◆ Problem statement
Using the data beneath, show every line that includes the word "three".

---------- Information provided

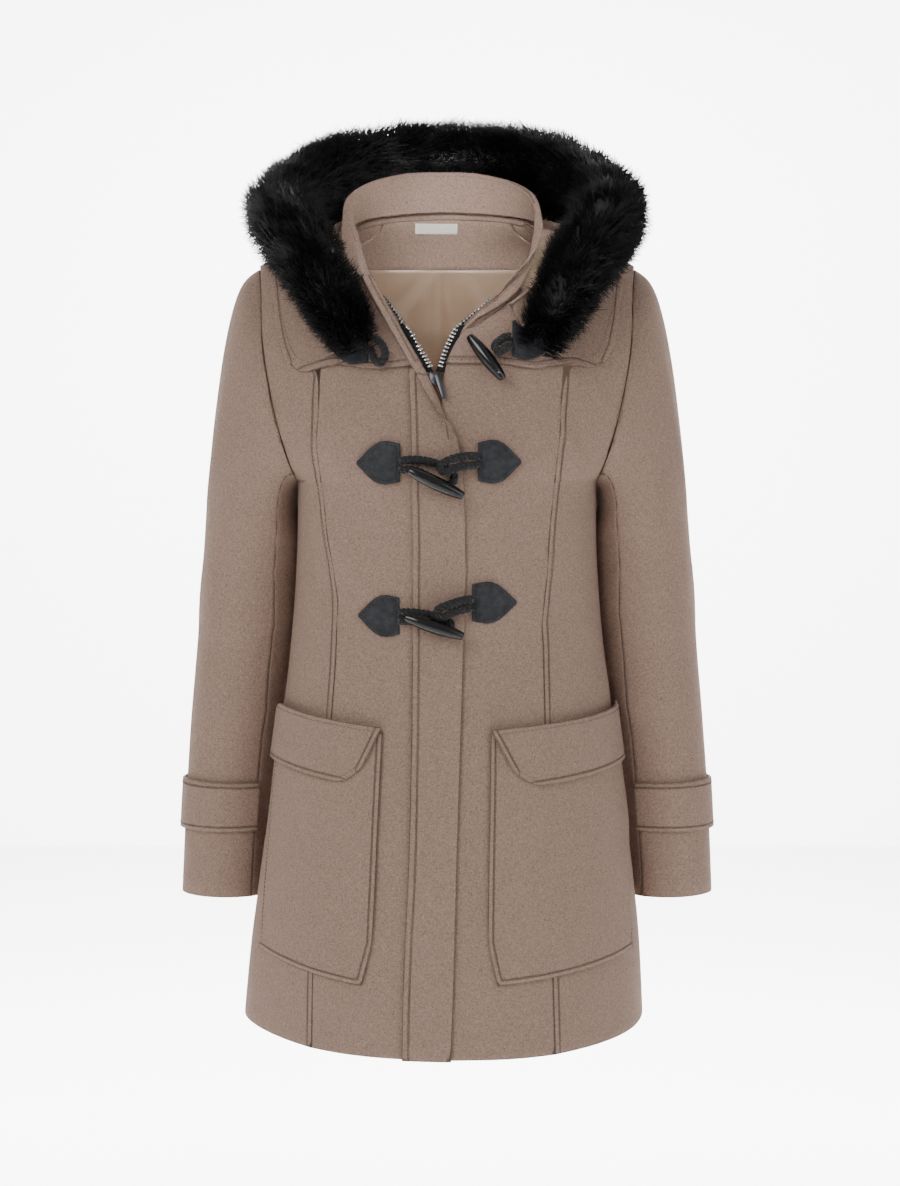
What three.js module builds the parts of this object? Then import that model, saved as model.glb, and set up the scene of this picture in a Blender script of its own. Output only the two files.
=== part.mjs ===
// Duffle coat with a fur-trimmed hood, filled out as when worn, with no wearer in it.
// Millimetres, +Z up, the front faces -Y and +X points to the viewer's right.
// The origin lies midway between the shoulder tips, at their height.

import * as THREE from 'three';

// Cloth, gaps and layers
const CLOTH = 2.0;
const SATIN = 1.0;
const SEAM_GAP = 0.3;
const LAYER_GAP = 0.9;
const COLLAR_WALL = 5.0;
const PAD_WALL = 2.2;
const LABEL_WALL = 0.5;
const TAPE_WALL = 0.8;
const CUFF_GAP = 1.2;
const CUFF_WALL = 3.4;

// Length and hem of the body
const HEM = -744;
const HEM_DIP = 16;
const FLARE_TOP = -430;
const FLARE_WAVE = 3.2;
const FLARE_RIPPLE = 1.6;
const UNDERARM = -214;
const YOKE_SEAM = -107;
const SHOULDER_NECK = 38;

// Horizontal sections of the filled coat: half width, depth before and behind, squareness
const SECTIONS = [
  { z: -770, halfWidth: 201, front: 158, back: 149, square: 2.15 },
  { z: -744, halfWidth: 199, front: 155, back: 146, square: 2.15 },
  { z: -680, halfWidth: 194, front: 150, back: 140, square: 2.15 },
  { z: -634, halfWidth: 189, front: 146, back: 135, square: 2.2 },
  { z: -545, halfWidth: 175, front: 137, back: 125, square: 2.25 },
  { z: -437, halfWidth: 161, front: 126, back: 111, square: 2.3 },
  { z: -400, halfWidth: 157, front: 122, back: 106, square: 2.3 },
  { z: -340, halfWidth: 151, front: 116, back: 98, square: 2.3 },
  { z: -276, halfWidth: 147, front: 119, back: 96, square: 2.35 },
  { z: -240, halfWidth: 146.5, front: 124, back: 100, square: 2.4 },
  { z: -214, halfWidth: 148.5, front: 126, back: 105, square: 2.4 },
  { z: -206, halfWidth: 160, front: 126.5, back: 106, square: 2.4 },
  { z: -183, halfWidth: 181, front: 126, back: 108, square: 2.4 },
  { z: -148, halfWidth: 196, front: 121, back: 110, square: 2.4 },
  { z: -107, halfWidth: 203, front: 112, back: 110, square: 2.4 },
  { z: -75, halfWidth: 203, front: 101, back: 108, square: 2.4 },
  { z: -38, halfWidth: 200, front: 82, back: 102, square: 2.35 },
  { z: -8, halfWidth: 192, front: 58, back: 94, square: 2.3 },
  { z: 0, halfWidth: 186, front: 50, back: 91, square: 2.25 },
  { z: 18, halfWidth: 144, front: 32, back: 85, square: 2.2 },
  { z: 38, halfWidth: 88, front: 8, back: 74, square: 2.2 },
  { z: 50, halfWidth: 84, front: 6, back: 68, square: 2.2 },
  { z: 62, halfWidth: 80, front: 4, back: 62, square: 2.2 },
];

// Armhole edge: height, and how far round from the centre front or back (1 is the side)
const ARMHOLE = [
  { z: 0, turn: 1 },
  { z: -8, turn: 0.805 },
  { z: -31, turn: 0.71 },
  { z: -62, turn: 0.673 },
  { z: -84, turn: 0.656 },
  { z: -107, turn: 0.631 },
  { z: -148, turn: 0.618 },
  { z: -183, turn: 0.639 },
  { z: -206, turn: 0.743 },
  { z: -212, turn: 0.87 },
  { z: -214, turn: 1 },
];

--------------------

◆ Correct answer
What three.js module builds the parts of this object? Then import that model, saved as model.glb, and set up the scene of this picture in a Blender script of its own. Output only the two files.
import * as THREE from 'three';